▶ **Problem to work on**
Work out how many lines of the material below mention the word "before"; reply with the number only.

==*==

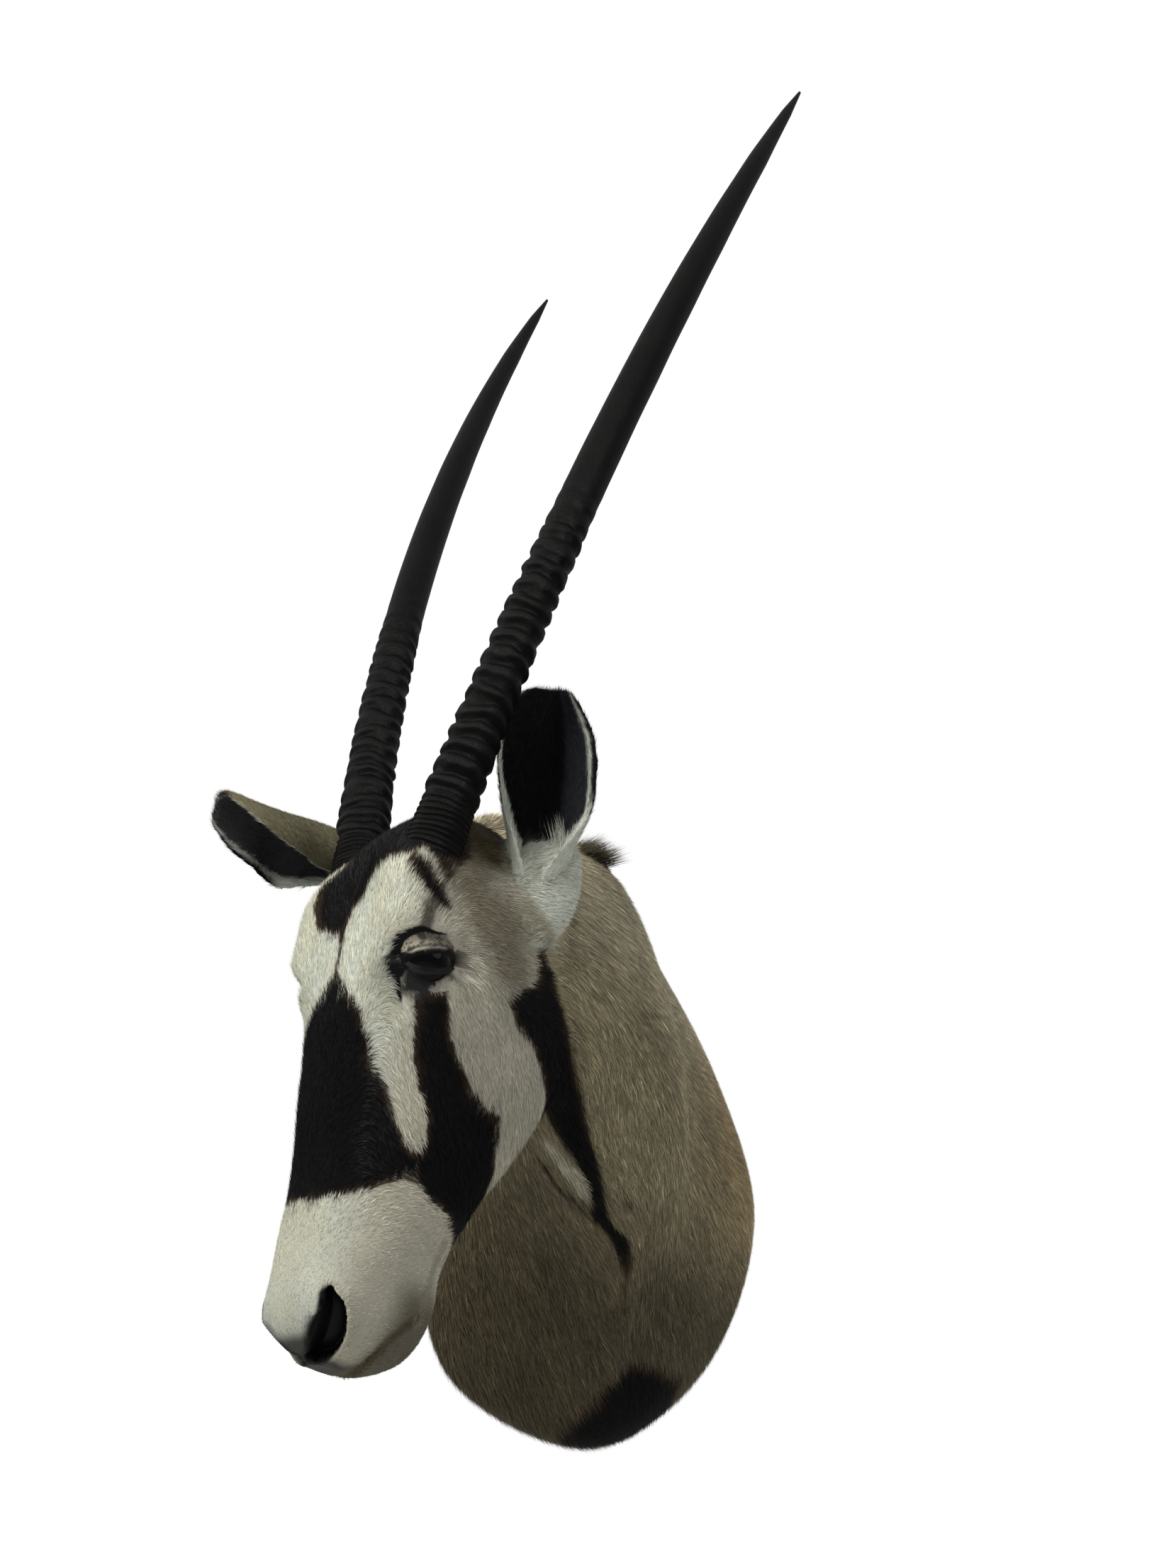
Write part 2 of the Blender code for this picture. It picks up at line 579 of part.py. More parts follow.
def build():
    for thing in list(bpy.data.objects):
        bpy.data.objects.remove(thing)
    hide = finish("hide", (0.23, 0.19, 0.14), 0.85)
    horn = finish("horn", (0.020, 0.017, 0.014), 0.42)
    glass = finish("glass", (0.010, 0.008, 0.007), 0.06)
    wood = finish("wood", (0.40, 0.27, 0.15), 0.60)
    steel = finish("steel", (0.55, 0.55, 0.56), 0.35, 1.0)
    make_cape(hide)
    for name, side in (("left", 1.0), ("right", -1.0)):
        make_horn(f"{name}_horn", side, horn)
        centre = from_head(np.array(EYE_CENTRE) * (side, 1.0, 1.0))
        ball(f"{name}_eye", centre, EYE_RADIUS, 16, 10, glass)
    board = make_board(wood)
    make_hanger(board, steel)


build()
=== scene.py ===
"""The looks of the gemsbok shoulder mount: hide and hair, horns, eyes, board and hanger.

Metres, +Z up. The wall is the plane Y = 0 and the mount stands out from it towards -Y. The head
has a frame of its own: l runs to the animal's left, b from the brow backwards into the head, and
u up along the face, from the nose to the poll.
"""
from itertools import product
from math import cos, pi, radians, sin

import bmesh
import bpy
import numpy as np
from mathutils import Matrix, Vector
from mathutils.kdtree import KDTree


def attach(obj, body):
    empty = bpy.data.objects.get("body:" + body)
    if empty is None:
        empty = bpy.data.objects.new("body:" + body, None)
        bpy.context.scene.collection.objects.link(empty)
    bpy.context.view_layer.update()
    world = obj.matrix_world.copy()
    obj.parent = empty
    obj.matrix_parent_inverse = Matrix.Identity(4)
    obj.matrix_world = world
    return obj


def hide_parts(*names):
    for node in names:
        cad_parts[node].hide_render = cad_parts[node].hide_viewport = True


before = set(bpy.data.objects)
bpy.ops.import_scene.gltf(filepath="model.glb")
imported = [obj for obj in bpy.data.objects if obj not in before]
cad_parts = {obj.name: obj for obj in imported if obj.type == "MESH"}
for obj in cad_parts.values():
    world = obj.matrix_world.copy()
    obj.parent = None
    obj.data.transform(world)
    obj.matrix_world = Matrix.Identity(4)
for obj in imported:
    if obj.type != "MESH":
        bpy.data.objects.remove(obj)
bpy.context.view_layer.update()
SEED = 11
RANDOM = np.random.default_rng(SEED)
MM = 0.001

# ---------------------------------------------------------------- driving dimensions
HEAD_PLACE = (-0.154, -0.596, 0.069)
HEAD_TURN = radians(-48.2)
HEAD_NOD = radians(-12.5)
HORN_LENGTH = 0.938
HORN_SPACING = 0.091
HORN_BASE = (0.0037, -0.0029)
HORN_LEAN_BASE = radians(-3.4)
HORN_LEAN_TIP = radians(13.1)
HORN_SPREAD_BASE = radians(14.9)
HORN_SPREAD_TIP = radians(3.5)
HORN_BEND = 0.67
HORN_ROOT = 0.016
RING_COUNT = 21
RING_END = 0.36
RING_FADE = 0.70
RING_CROWDING = 1.12
RING_HEIGHT = 0.0028
FINE_RINGED = 0.040                   # length above the base with only fine ridges
FINE_PITCH = 0.0042
FINE_HEIGHT = 0.0011
EYE_RADIUS = 0.0190
EYE_CENTRE = (0.0565, 0.013, -0.089)
SKIN_BACK = -0.0183                   # y where the skin ends, just off the board
HAIR_BACK = -0.0188                   # hair grows only on skin before this y
TIP_BACK = -0.002                     # and no hair's tip reaches past this one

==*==

▶ **Output of the exercise**
3